2-12) 渡辺祐子
 私は四日間のClerkshipのうち、最初の二日間はUSC/Norris Cancer Hospital、後半の二日間はCounty HospitalでUSC 4th yearの学生の臨床薬学研修に同行した。
 Cancer Hospitalでは午前10時頃から医師ら(attending doctor 1人、fellow 1人、resident 3人)による回診があり、4th yearの学生と私達はそれを見学させてもらった。臨床実習の中で、患者との面会に立ち会ったり、面会前と後に行われる医師らのdiscussion場面を見学できることは、将来薬剤師になる学生にとってとてもよい経験になると感じた。午後は4th yearの学生とナースステーションへ行き、patient chartsを見ながら医師や看護師によって書き込まれた患者のpain scale、vital、臨床検査値、薬剤投与記録などをチェックしたり、TPNのカロリー計算について教わったりした。また、薬局を見学しながら、4th yearの学生に「医師が薬を処方→薬剤師が監査→テクニシャンが調剤→看護師が患者に投与」という流れを説明してもらい、薬剤師の職務や医療保険制度など日米で異なる点についても話すことができた。
 County Hospitalでは精神科の病棟で研修をした。

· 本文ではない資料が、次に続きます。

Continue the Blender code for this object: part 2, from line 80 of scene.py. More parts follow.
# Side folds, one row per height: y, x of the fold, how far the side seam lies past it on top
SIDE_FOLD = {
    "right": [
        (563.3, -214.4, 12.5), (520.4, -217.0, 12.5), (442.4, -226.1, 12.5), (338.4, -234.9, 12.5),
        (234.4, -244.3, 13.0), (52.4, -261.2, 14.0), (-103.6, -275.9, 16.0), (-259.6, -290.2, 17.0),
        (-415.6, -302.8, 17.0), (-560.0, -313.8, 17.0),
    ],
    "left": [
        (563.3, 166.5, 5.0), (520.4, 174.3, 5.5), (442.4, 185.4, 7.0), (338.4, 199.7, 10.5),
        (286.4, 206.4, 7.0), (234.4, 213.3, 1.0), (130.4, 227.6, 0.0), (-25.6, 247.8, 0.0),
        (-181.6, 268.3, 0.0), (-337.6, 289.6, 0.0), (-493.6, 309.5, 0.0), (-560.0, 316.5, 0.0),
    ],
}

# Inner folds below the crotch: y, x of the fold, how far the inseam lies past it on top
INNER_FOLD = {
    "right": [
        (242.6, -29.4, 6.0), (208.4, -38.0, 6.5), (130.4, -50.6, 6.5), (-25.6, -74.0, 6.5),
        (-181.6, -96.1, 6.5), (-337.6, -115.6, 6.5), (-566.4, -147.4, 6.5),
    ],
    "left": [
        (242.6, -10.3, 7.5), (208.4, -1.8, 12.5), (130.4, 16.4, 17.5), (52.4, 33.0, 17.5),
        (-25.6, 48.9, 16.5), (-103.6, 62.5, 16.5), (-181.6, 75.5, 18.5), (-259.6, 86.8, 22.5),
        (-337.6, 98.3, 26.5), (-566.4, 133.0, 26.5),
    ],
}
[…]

一日目は個室で行われる医師と患者の面会を見学することが予定されていたが、その日は患者が面会拒否をしたということで中止になった。精神科ではよくあることのようであった。二日目は4th yearの学生と一緒に Pharm.D. の先生によるアルツハイマー病とパーキンソン病についての講義を受けた。4th yearの学生の薬についての知識は、薬剤師免許をとった私よりもはるかに高度であることにすごく驚かされた。講義は少人数で、学生から先生への質問や意見も活発になされており、大変勉強になる時間だと感じた。
 今回USCでの臨床薬学研修に参加して、アメリカと日本の薬剤師教育システムの違いがよくわかった。実務薬剤師になるのであれば、アメリカのように長期間の臨床実習を行うことで高度な知識や技術を身に付けることが必要であると思う。そして、これはチーム医療の導入や薬剤師の地位の向上につながるのではないかと考える。
 本研修はイベントや自由時間も含めて、英語によるコミュニケーションを体験できるよい機会であり、私にとって大変有意義なものであったことを嬉しく思う。